**WHAT THE TASK REQUIRES:**
Using the data below, repeat all of it precisely.

------ THE RECORDS ------

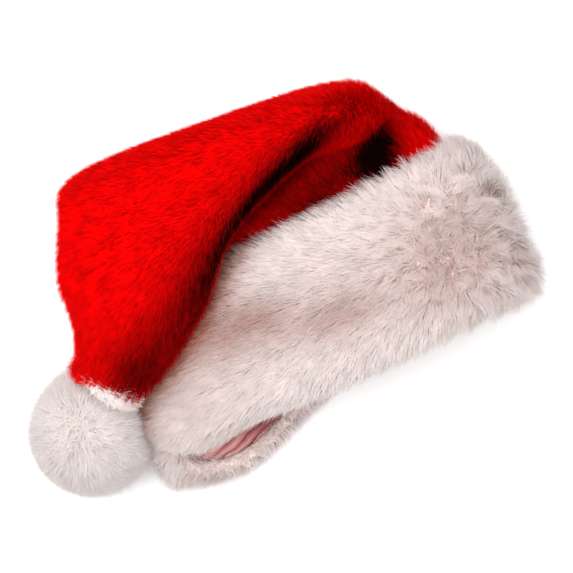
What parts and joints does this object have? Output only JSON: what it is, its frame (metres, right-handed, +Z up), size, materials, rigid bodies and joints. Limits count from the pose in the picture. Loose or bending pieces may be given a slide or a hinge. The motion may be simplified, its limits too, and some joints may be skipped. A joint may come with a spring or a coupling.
{
  "type": "santa hat",
  "caption": "Plush santa hat lying on its back, crown folded to the front, wide white cuff, pompom at the tip and satin lining.",
  "frame": {"origin": "centre of the flat patch on which the cuff rests, on the surface", "axes": "+X along the cuff to its free end, +Y from the rim to the crown, +Z up from the surface"},
  "size_m": [0.3642, 0.2319, 0.1357],
  "materials": {
    "red_plush": "short dense polyester plush, combed towards the tip",
    "white_plush": "deep polyester plush in soft locks",
    "pompom_plush": "deep polyester plush ball",
    "satin_lining": "gathered polyester satin"
  },
  "bodies": {
    "root": {"crown": "red_plush", "cuff": "white_plush", "pompom": "pompom_plush", "lining": "satin_lining"}
  },
  "joints": []
}
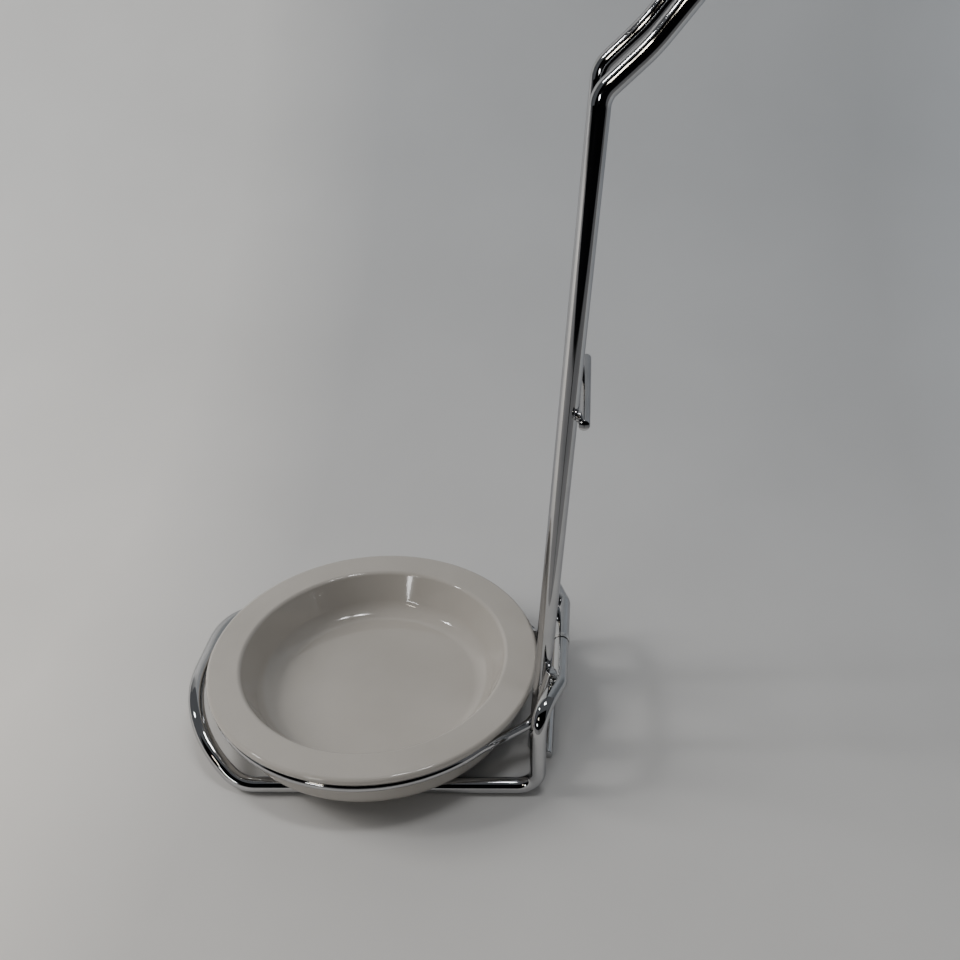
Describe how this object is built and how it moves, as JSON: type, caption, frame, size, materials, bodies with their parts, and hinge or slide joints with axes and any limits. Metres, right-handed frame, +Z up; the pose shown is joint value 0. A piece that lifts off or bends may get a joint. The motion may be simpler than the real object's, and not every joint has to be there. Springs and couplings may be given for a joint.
{
  "type": "razor stand",
  "caption": "Chrome bent-wire razor stand: paired uprights with a swan-neck loop, raised-front wire base and a lift-out round white ceramic dish held in a wire ring.",
  "frame": {"origin": "point on the table directly under the dish's axis", "axes": "+Z up; +Y from the dish to the uprights; +X across the stand, which is symmetric about X = 0"},
  "size_m": [0.103, 0.1451, 0.2615],
  "materials": {
    "chrome_wire": "polished chrome plate",
    "weld": "chrome plate over weld, slightly rough",
    "glaze": "gloss white glaze"
  },
  "bodies": {
    "stand": {"base_wire": "chrome_wire", "base_weld": "weld", "upright_wire": "chrome_wire", "upright_welds": "weld", "mid_rod": "chrome_wire", "mid_rod_welds": "weld", "foot_rod": "chrome_wire", "foot_rod_welds": "weld", "dish_ring": "chrome_wire", "ring_welds": "weld"},
    "dish": {"dish": "glaze"}
  },
  "joints": [
    {"name": "dish_lift", "type": "slide", "parent": "stand", "child": "dish", "axis": [0, 0, 1], "range_m": [0, 0.06]}
  ]
}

------

**RESULT OF THE EXERCISE:**
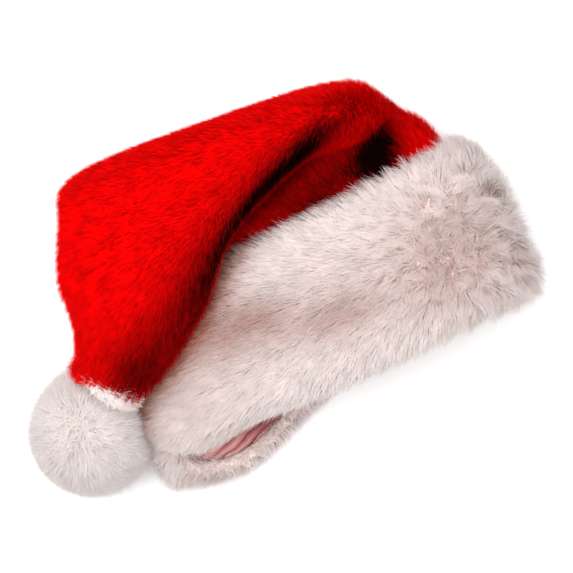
What parts and joints does this object have? Output only JSON: what it is, its frame (metres, right-handed, +Z up), size, materials, rigid bodies and joints. Limits count from the pose in the picture. Loose or bending pieces may be given a slide or a hinge. The motion may be simplified, its limits too, and some joints may be skipped. A joint may come with a spring or a coupling.
{
  "type": "santa hat",
  "caption": "Plush santa hat lying on its back, crown folded to the front, wide white cuff, pompom at the tip and satin lining.",
  "frame": {"origin": "centre of the flat patch on which the cuff rests, on the surface", "axes": "+X along the cuff to its free end, +Y from the rim to the crown, +Z up from the surface"},
  "size_m": [0.3642, 0.2319, 0.1357],
  "materials": {
    "red_plush": "short dense polyester plush, combed towards the tip",
    "white_plush": "deep polyester plush in soft locks",
    "pompom_plush": "deep polyester plush ball",
    "satin_lining": "gathered polyester satin"
  },
  "bodies": {
    "root": {"crown": "red_plush", "cuff": "white_plush", "pompom": "pompom_plush", "lining": "satin_lining"}
  },
  "joints": []
}
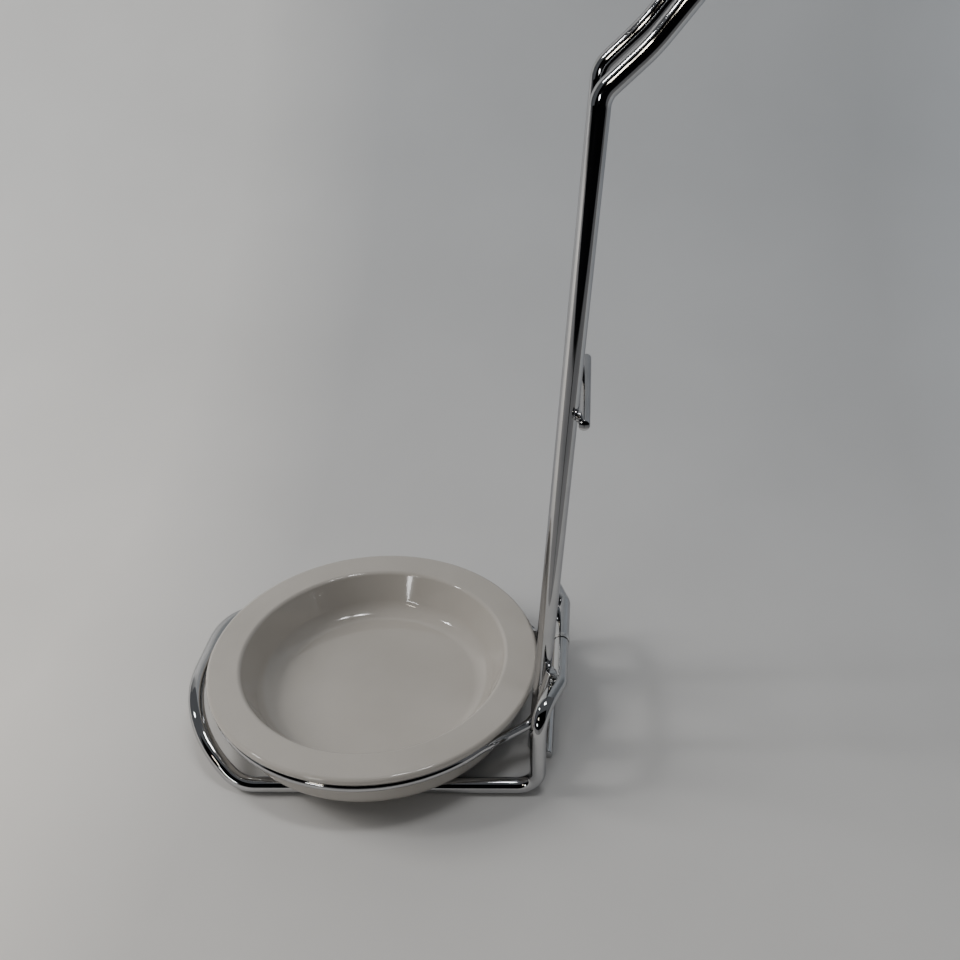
Describe how this object is built and how it moves, as JSON: type, caption, frame, size, materials, bodies with their parts, and hinge or slide joints with axes and any limits. Metres, right-handed frame, +Z up; the pose shown is joint value 0. A piece that lifts off or bends may get a joint. The motion may be simpler than the real object's, and not every joint has to be there. Springs and couplings may be given for a joint.
{
  "type": "razor stand",
  "caption": "Chrome bent-wire razor stand: paired uprights with a swan-neck loop, raised-front wire base and a lift-out round white ceramic dish held in a wire ring.",
  "frame": {"origin": "point on the table directly under the dish's axis", "axes": "+Z up; +Y from the dish to the uprights; +X across the stand, which is symmetric about X = 0"},
  "size_m": [0.103, 0.1451, 0.2615],
  "materials": {
    "chrome_wire": "polished chrome plate",
    "weld": "chrome plate over weld, slightly rough",
    "glaze": "gloss white glaze"
  },
  "bodies": {
    "stand": {"base_wire": "chrome_wire", "base_weld": "weld", "upright_wire": "chrome_wire", "upright_welds": "weld", "mid_rod": "chrome_wire", "mid_rod_welds": "weld", "foot_rod": "chrome_wire", "foot_rod_welds": "weld", "dish_ring": "chrome_wire", "ring_welds": "weld"},
    "dish": {"dish": "glaze"}
  },
  "joints": [
    {"name": "dish_lift", "type": "slide", "parent": "stand", "child": "dish", "axis": [0, 0, 1], "range_m": [0, 0.06]}
  ]
}